Barrack'ın Lübnan’ı ziyaretinin, Bakanlar Kurulu'nun Genelkurmay Başkanlığı’nın hazırladığı planı görüşmeye hazır olmasıyla aynı zamana denk gelebileceğini belirten kaynaklar, “İsrail, Lübnan ile kararı uygulamaya yönelik adımları paylaşmaya hazır olarak silahların devletle sınırlandırılmasını kolaylaştırmaya öncülük edecek mi? Silahların devletle sınırlandırılmasını öngören Bakanlar Kurulu bildirisine bağlı kalan ve hükümete güvenini veren Hizbullah'ın tutumu ne olacak? Barrack'ın İsrail'den silahlarını elinde tutmak için bahanelerini ortadan kaldıracak ve silahların tekelini reddeden tutumunu, istikrarı köylerine güvenli bir şekilde dönmek için bir koşul olarak gören Şiiler arasındaki genel duyarlılık karşısında haklı gösterecek garantiler alması durumunda, Bakanlar Kurulu'nun taahhüdünü engellemeyi göze alacak mı, yoksa destekleyici bir tutum sergileyecek mi?” diye sordular.
Başbakan Nevvaf Selam, ABD Özel Temsilcisi Tom Barrack ve beraberindeki heyeti kabul etti (AP)
Peki Hizbullah buna yanıt verecek mi? İran'ın tutumu ne olacak? İran, müttefiki Hizbullah'a, talep ettiği garantiler sağlanırsa silahlarını teslim etmesini ve böylece uzlaşmaya katılmasını tavsiye edecek mi yoksa Barrack'ın dediği gibi, Washington ile diyaloğunu sürdürürken şartlarını iyileştirmek için Lübnan kartını elinde tutmak amacıyla direnişe öncülük etmesini mi isteyecek?
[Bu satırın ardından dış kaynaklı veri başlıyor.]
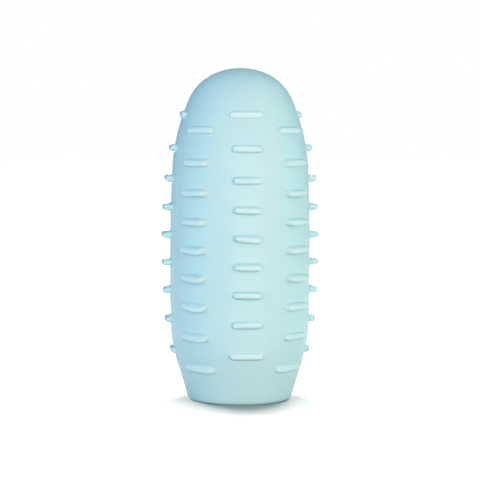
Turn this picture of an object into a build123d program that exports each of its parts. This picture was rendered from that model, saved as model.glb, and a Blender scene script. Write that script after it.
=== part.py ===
"""Finned squeeze toy: a moulded silicone skin round a gel filling, closed by a stopper.

Millimetres. +Z is up, and the origin is the centre of the flat foot.
"""

import os

from build123d import *

os.makedirs("parts", exist_ok=True)

# Overall sizes.
height = 109.6  # foot to the top of the dome
body_radius = 23.3  # at the barrel's widest

# Outline of the skin, from the top down. Each "inset" is counted inwards from body_radius.
dome_inset = 1.3  # the dome is part of a sphere this much smaller than the barrel
dome_slope = 22.0  # degrees that the outline slopes down where the dome ends
brow_inset = 7.0  # the brow, below the dome, is bent to a radius this much smaller than the barrel
brow_slope = 66.0  # degrees that the outline slopes down where the brow ends
shoulder_inset, shoulder_drop = 0.7, 33.6  # the shoulder's end, counted down from the top
hip_inset, hip_height = 0.15, 24.5
knee_inset, knee_height = 2.0, 13.5
foot_inset = 6.2  # the foot's edge before it is rounded
foot_round = 1.8

# Skin.
wall = 3.0
foot_wall = 4.5
crown_cut = height - 12.6  # the skin is cut here, so that the crown can move
filling_gap = 0.3  # between the skin and the filling

# Filling hole and its stopper.
hole_radius = 3.5
seat_radius = 6.0  # counterbore for the stopper's head
seat_depth = 2.0
plug_glue_gap = 0.05  # all round the stopper
plug_recess = 0.2  # the head stops this far above the foot
plug_chamfer = 0.3

# Fins: columns round the barrel, with every second column a little lower.
columns = 8
rows = 9
stagger = 0.45  # how far every second column is shifted down, in steps from row to row
top_row_drop = 15.3  # the first column's top row, counted down from the top
bottom_row_height = 16.7  # the first column's lowest row
row_spread = 0.0047  # how much wider the steps become towards both ends
row_lean = 0.048  # how far the end rows lie above an even pattern, by step squared
fin_height = 2.95  # how far the tallest fin stands out of the skin
fin_fall = 0.12  # how much shorter fins are away from the tallest, by step squared
tallest_fin_step = -0.1
fin_tip_width = 8.4
fin_widening = 0.035  # how much wider fins are towards both ends, by step cubed
fin_flare = 1.2  # how much wider a fin is at its root than at its tip
fin_thickness = 2.2
fin_corner = 2.0
fin_edge_round = 0.95
fin_root_depth = 2.0  # a fin starts this far inside the skin's surface

touch = 0.01  # edges nearer than this lie in one plane
on_base = (Align.CENTER, Align.CENTER, Align.MIN)  # a cylinder that stands on its place


def body_section(inset):
    """The closed vertical section through the axis, inside the skin's surface by inset."""
    dome = JernArc((0, height), (1, 0), body_radius - dome_inset, -dome_slope)
    brow = JernArc(dome @ 1, dome % 1, body_radius - brow_inset, dome_slope - brow_slope)
    shoulder_end = (body_radius - shoulder_inset, height - shoulder_drop)
    shoulder = TangentArc(brow @ 1, shoulder_end, tangent=brow % 1)
    hip_end = (body_radius - hip_inset, hip_height)
    barrel = TangentArc(shoulder_end, hip_end, tangent=shoulder % 1)
    knee_end = (body_radius - knee_inset, knee_height)
    knee = TangentArc(hip_end, knee_end, tangent=barrel % 1)
    foot_edge = (body_radius - foot_inset, 0)
    side = Line(knee_end, foot_edge)
    foot = Line(foot_edge, (0, 0))
    axis = Line((0, 0), (0, height))
    half = make_face([dome, brow, shoulder, barrel, knee, side, foot, axis])
    half = fillet(half.vertices().sort_by_distance(foot_edge)[0], foot_round)
    whole = half + mirror(half, about=Plane.YZ)
    return offset(whole, amount=-inset) if inset else whole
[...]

Bakanlar Kurulu'nun toplantılarına 2 Eylül'de yeniden başlaması beklenirken Lübnan muhtemelen İsrail, İran ve Hizbullah'ın silahların devletle sınırlandırılması kararını uygulama taahhüdüne ilişkin tutumlarının netleşmesini beklemek zorunda kalacak. Cumhurbaşkanı Avn'ın bu taahhüdünden geri dönmeyeceğini ve hükümetin, ABD’nin İsrail tarafından feshedilemeyecek garantiler vermesi şartıyla bu kararı uygulamaya devam edeceğini teyit etmesi çerçevesinde hükümet bu taahhüdü temel alarak hareket edebilecek.